### Direction:
Output a verbatim copy of the data, cut off after the line that contains "return path".
***
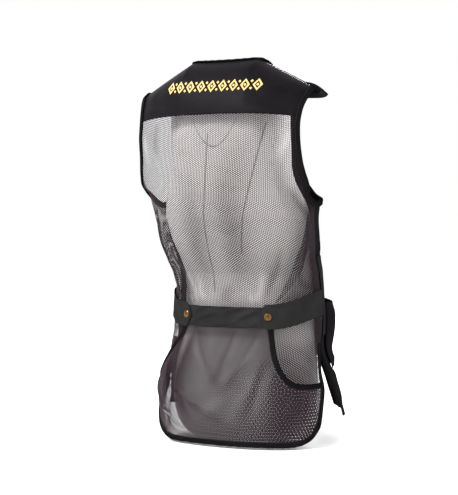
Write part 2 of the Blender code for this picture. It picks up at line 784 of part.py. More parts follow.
def hem_out(angle, height):
    """Over the pouch as far as it reaches, then down onto the mesh."""
    over_pouch = 1 - smooth((height - MOUTH_LOW - 4 * MM) / (14 * MM))
    return CLEAR + (CLEAR + MESH_THICK + 0.4 * MM) * over_pouch


def mouth_path(side):
    """Along the mouth, from the belt out to where it meets the hem's tape."""
    path = []
    for column in range(POUCH_MID_COLUMNS + 2, POUCH_MID_COLUMNS + POUCH_SIDE_COLUMNS):
        angle = side * pouch_angle(column)
        path.append((angle, mouth_height(angle)))
    return path


def disc(name, look, centre, normal, profile, segments=18):
    """A turned piece on the cloth. The profile rows are radius and height."""
    mesh = bmesh.new()
    turn = normal.to_track_quat("Z", "Y").to_matrix()
    rings = []
    for radius, level in profile:
        ring = []
        for i in range(segments):
            a = 2 * math.pi * i / segments
            spot = Vector((radius * math.cos(a), radius * math.sin(a), level))
            ring.append(mesh.verts.new(centre + turn @ spot))
        rings.append(ring)
    for low, high in zip(rings, rings[1:]):
        for i in range(segments):
            n = (i + 1) % segments
            mesh.faces.new([low[i], low[n], high[n], high[i]])
    mesh.faces.new(rings[0][::-1])
    mesh.faces.new(rings[-1])
    return finish(name, mesh, look)


def ring_body(mesh, rings):
    """Closes a stack of rings, each a list of points, into a solid."""
    made = [[mesh.verts.new(p) for p in ring] for ring in rings]
    count = len(made[0])
    for low, high in zip(made, made[1:]):
        for i in range(count):
            n = (i + 1) % count
            mesh.faces.new([low[i], low[n], high[n], high[i]])
    mesh.faces.new(made[0][::-1])
    mesh.faces.new(made[-1])


def torso_form(look):
    """A smooth whole torso with a short neck, standing on its flat base. The vest rests
    on its shoulders, which sink towards the neck, below the neckline."""
    angles = [i * 12 for i in range(-14, 16)]
    mesh = bmesh.new()
    rings = []
    for level in FORM_LEVELS:
        share = max(0.0, (level * MM - LEAN_START) / (NECK_HEIGHT - LEAN_START))
        ring = []
        for angle in angles:
            point = ring_point(FORM_SECTIONS, angle, level * MM, FORM_SHOULDER_DROP, 0.0, False)
            by_neck = 1 - smooth((abs(point.x) - FORM_NECK[0][1] * MM) / (30 * MM))
            point.z -= FORM_NECK_SINK * by_neck * share**6
            ring.append(point)
        rings.append(ring)
    ring_body(mesh, rings)
    body = finish("torso_form", mesh, look)
    neck_mesh = bmesh.new()
    rings = []
    for level, half, depth in FORM_NECK:
        ring = []
        for i in range(32):
            a = 2 * math.pi * i / 32
            y = FORM_NECK_Y + depth * MM * math.sin(a)
            ring.append(Vector((half * MM * math.cos(a), y, level * MM + HEM_LIFT)))
        rings.append(ring)
    ring_body(neck_mesh, rings)
    neck = finish("form_neck", neck_mesh, look)
    join = body.modifiers.new("neck", "BOOLEAN")
    join.operation = "UNION"
    join.solver = "EXACT"
    join.object = neck
    shape = bpy.data.meshes.new_from_object(body.evaluated_get(bpy.context.evaluated_depsgraph_get()))
    body.modifiers.clear()
    body.data = shape
    shape.name = "torso_form"
    bpy.data.objects.remove(neck, do_unlink=True)
    return body


def box(mesh, low, high, bevel):
    """Adds a box with rounded edges, between two corners."""
    made = bmesh.ops.create_cube(mesh, size=1.0)["verts"]
    size = Vector(high) - Vector(low)
    bmesh.ops.scale(mesh, vec=size, verts=made)
    bmesh.ops.translate(mesh, vec=(Vector(high) + Vector(low)) / 2, verts=made)
    if bevel:
        edges = list({edge for vert in made for edge in vert.link_edges})
        bmesh.ops.bevel(mesh, geom=edges, offset=bevel, segments=2, profile=0.5, affect="EDGES")


def combined(name, look, boxes, operation, turn, place):
    """The first box, with the others joined to it or cut from it, turned and placed.
    Each entry is the low corner, the high corner and the bevel."""
    parts = []
    for i, (low, high, bevel) in enumerate(boxes):
        mesh = bmesh.new()
        box(mesh, low, high, bevel)
        parts.append(finish(name if i == 0 else name + "_tool", mesh, look))
    body = parts[0]
    for tool in parts[1:]:
        join = body.modifiers.new(tool.name, "BOOLEAN")
        join.operation = operation
        join.solver = "EXACT"
        join.object = tool
    shape = bpy.data.meshes.new_from_object(body.evaluated_get(bpy.context.evaluated_depsgraph_get()))
    body.modifiers.clear()
    body.data = shape
    shape.name = name
    shape.transform(turn.to_4x4())
    body.location = place
    for tool in parts[1:]:
        bpy.data.objects.remove(tool, do_unlink=True)
    return body


def zip_strip(name, look, side, edges, thick, out, top):
    """A strip beside a front's edge, on the front's own rows. edges are how far it
    lies from the edge at its two sides."""
    count = FRONT_LOW_ROWS + len(SIDE_LEVELS) - 1 + FRONT_HIGH_ROWS
    heights = [front_height(row) for row in range(count) if front_height(row) < top - 5 * MM]
    heights[0] += 3 * MM
    outer, inner = [], []
    for height in heights + [top]:
        spots = [side * front_angle(ZIP_HALF_GAP + edge, height) for edge in edges]
        outer.append([vest_point(a, height, out) for a in spots])
        inner.append([vest_point(a, height, out - thick) for a in spots])
    return wall(name, look, outer, inner)


def zip_half(side, word, tape_look, metal):
    """One side of the open zip: its tape behind the front's edge, and its teeth."""
    top = V_NECK_HEIGHT - 2 * MM
    behind = -TWILL_THICK - CLEAR
    across = (-ZIP_TAPE_OUTER, ZIP_TAPE_INNER / 4, ZIP_TAPE_INNER)
    zip_strip("zip_tape_" + word, tape_look, side, across, ZIP_TAPE_THICK, behind, top)
    teeth = (-TEETH_OUTER - TEETH_WIDTH, -TEETH_OUTER)
    lift = behind + CLEAR + TEETH_THICK
    zip_strip("zip_teeth_" + word, metal, side, teeth, TEETH_THICK, lift, top - 3 * MM)


def slider_and_pull(metal):
    """The slider rests at the foot of the right front's teeth. The pull's crossbar runs
    through the tunnel of its bridge, and is the origin of both pieces."""
    middle = ZIP_HALF_GAP - TEETH_OUTER - TEETH_WIDTH / 2
    angle = -front_angle(middle, SLIDER_HEIGHT)
    spot = vest_point(angle, SLIDER_HEIGHT)
    normal = (vest_point(angle, SLIDER_HEIGHT, 10 * MM) - spot).normalized()
    across = Vector((0, 0, 1)).cross(normal).normalized()
    turn = Matrix((across, -normal, normal.cross(across))).transposed()
    if turn.determinant() < 0:
        turn = Matrix((-across, -normal, normal.cross(across))).transposed()
    wide, deep, tall = (size / 2 for size in SLIDER_SIZE)
    rest = -TWILL_THICK + TEETH_THICK + 2 * SEAM + 2 * deep + TUNNEL / 2
    hinge = vest_point(angle, SLIDER_HEIGHT, rest)
    face = TUNNEL / 2
    bridge, top = BRIDGE_WIDTH / 2, BRIDGE_HALF_HEIGHT
    outer = -face - BRIDGE_THICK
    combined("zip_slider", metal, (
        ((-wide, face, -tall), (wide, face + 2 * deep, tall), 0.9 * MM),
        ((-bridge, outer, top - BRIDGE_THICK), (bridge, face + deep, top), 0.0),
        ((-bridge, outer, -top), (bridge, face + deep, -top + BRIDGE_THICK), 0.0),
        ((-bridge, outer, -top), (bridge, -face, top), 0.0),
    ), "UNION", turn, hinge)
    thick = PULL_THICK / 2
    combined("zip_pull", metal, (
        ((-PULL_WIDTH / 2, -thick, -PULL_BELOW), (PULL_WIDTH / 2, thick, PULL_ABOVE), 0.5 * MM),
        ((-SLOT_WIDTH / 2, -PULL_THICK, -SLOT_LOW), (SLOT_WIDTH / 2, PULL_THICK, -PULL_ABOVE), 0.0),
    ), "DIFFERENCE", turn, hinge)


def clear_scene():
    for old in list(bpy.data.objects):
        bpy.data.objects.remove(old, do_unlink=True)


def main():
    clear_scene()
    net = material("black_net", (0.045, 0.04, 0.043), 0.8)
    twill = material("black_twill", (0.035, 0.033, 0.036), 0.75)
    grey = material("grey_twill", (0.055, 0.06, 0.06), 0.8)
    tape_look = material("black_tape", (0.02, 0.019, 0.02), 0.6)
    pad_look = material("black_suede", (0.03, 0.029, 0.03), 0.9)
    bronze = material("bronze", (0.28, 0.17, 0.07), 0.35, 1.0)
    form_look = material("pale_form", (0.72, 0.69, 0.66), 0.6)

    side_rows = len(SIDE_LEVELS) - 1
    back_rows = BACK_LOW_ROWS + side_rows + BACK_HIGH_ROWS
    panel("back_mesh", net, back_mesh_place, BACK_COLUMNS, back_rows, MESH_THICK)
    panel("back_yoke", twill, yoke_place, YOKE_COLUMNS, YOKE_ROWS, TWILL_THICK)
    pouch_columns = 2 * (POUCH_MID_COLUMNS + POUCH_SIDE_COLUMNS)
    panel("pouch", net, pouch_place, pouch_columns, POUCH_ROWS, MESH_THICK)
    patch("belt_centre", grey, belt_place, 12, 4, TWILL_THICK)
    tape("neck_binding", tape_look, neck_path(), lambda a, h: NECK_TAPE_LIFT, 1)
    tape("hem_binding", tape_look, hem_path(), hem_out, -1)
    outer = [[pad_point(c / 10, r / 10) for c in range(11)] for r in range(11)]
    wall("butt_pad", pad_look, outer, thickened(outer, PAD_THICK))
    for side, word in ((-1, "right"), (1, "left")):
        rows = FRONT_LOW_ROWS + side_rows + FRONT_HIGH_ROWS
        panel("front_" + word, twill, front_place(side), FRONT_COLUMNS, rows, TWILL_THICK)
        patch("waist_panel_" + word, grey, waist_place(side), 3, 8, TWILL_THICK)
        patch("belt_tab_" + word, grey, tab_place(side, side < 0), 14, 4, TWILL_THICK)
        walls = []
        for inset in (0.0, TWILL_THICK):
            place = pocket_place(side, inset)
            grid = []
            for r in range(POCKET_ROWS + 1):
                row = [place(c / POCKET_COLUMNS, r / POCKET_ROWS) for c in range(POCKET_COLUMNS + 1)]
                grid.append([vest_point(*spot) for spot in row])
            walls.append(grid)
        wall("pocket_" + word, twill, *walls)
        tape("armhole_binding_" + word, tape_look, armhole_path(side), armhole_out, -side, closed=True)
        tape("mouth_binding_" + word, tape_look, mouth_path(side),
             lambda a, h: pouch_out(a, h) + TAPE_LIFT, side)
        angle, height = side * SNAP_ANGLE, BELT_HEIGHT + 2 * MM
        rest = belt_out(angle, height) + CLEAR + TWILL_THICK + SEAM
        centre = vest_point(angle, height, rest + 0.5 * MM)
        normal = (vest_point(angle, height, 10 * MM) - vest_point(angle, height)).normalized()
        disc("snap_" + word, bronze, centre, normal, SNAP_CAP)
        zip_half(side, word, tape_look, bronze)
    slider_and_pull(bronze)
    torso_form(form_look)


main()
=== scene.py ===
import math

import bmesh
import bpy
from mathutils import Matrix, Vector


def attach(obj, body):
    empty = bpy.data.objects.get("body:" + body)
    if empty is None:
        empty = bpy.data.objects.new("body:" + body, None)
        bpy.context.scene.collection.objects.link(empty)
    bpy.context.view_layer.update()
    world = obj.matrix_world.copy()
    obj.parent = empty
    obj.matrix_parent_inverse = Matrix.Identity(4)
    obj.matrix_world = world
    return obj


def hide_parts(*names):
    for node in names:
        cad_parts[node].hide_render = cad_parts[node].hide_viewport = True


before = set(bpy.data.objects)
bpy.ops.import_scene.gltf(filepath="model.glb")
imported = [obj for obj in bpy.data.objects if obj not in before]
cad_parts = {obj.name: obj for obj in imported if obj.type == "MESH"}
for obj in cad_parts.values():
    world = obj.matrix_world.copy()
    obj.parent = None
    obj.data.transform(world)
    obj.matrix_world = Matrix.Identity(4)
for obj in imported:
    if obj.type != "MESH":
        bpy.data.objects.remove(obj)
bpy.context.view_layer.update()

# A sleeveless shooting vest of mesh and twill on a limbless torso form, seen from
# behind. The wearer's front faces -Y and the wearer's right side is -X. Each cloth
# piece is a fine shell on the form of its solid, with its creases given one by one.

MM = 0.001
BODY = "root"
SIDES = ((-1, "right"), (1, "left"))

# Heights of the vest, from its lowest edge, which hangs this far over the floor
HEM_LIFT = 5 * MM
ARMPIT = 478 * MM
LEAN_START = 490 * MM
NECK_HEIGHT = 760 * MM
YOKE_HEIGHT = 649 * MM
YOKE_DROP = 9 * MM
YOKE_REACH = 54.0
VENT_TOP = 199 * MM
BELT_HEIGHT = 250 * MM
V_NECK_HEIGHT = 575 * MM
FRONT_HEM = 46 * MM
CORNER_RISE = 5 * MM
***
### Written solution:
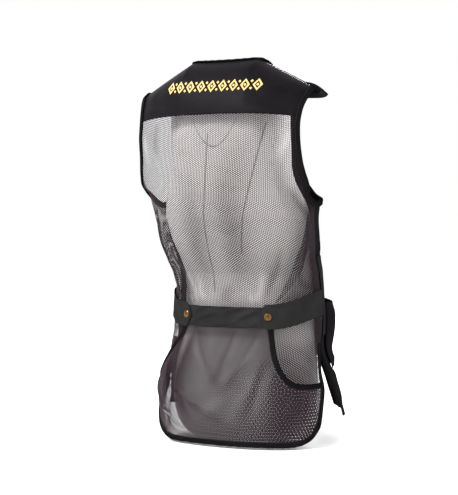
Write part 2 of the Blender code for this picture. It picks up at line 784 of part.py. More parts follow.
def hem_out(angle, height):
    """Over the pouch as far as it reaches, then down onto the mesh."""
    over_pouch = 1 - smooth((height - MOUTH_LOW - 4 * MM) / (14 * MM))
    return CLEAR + (CLEAR + MESH_THICK + 0.4 * MM) * over_pouch


def mouth_path(side):
    """Along the mouth, from the belt out to where it meets the hem's tape."""
    path = []
    for column in range(POUCH_MID_COLUMNS + 2, POUCH_MID_COLUMNS + POUCH_SIDE_COLUMNS):
        angle = side * pouch_angle(column)
        path.append((angle, mouth_height(angle)))
    return path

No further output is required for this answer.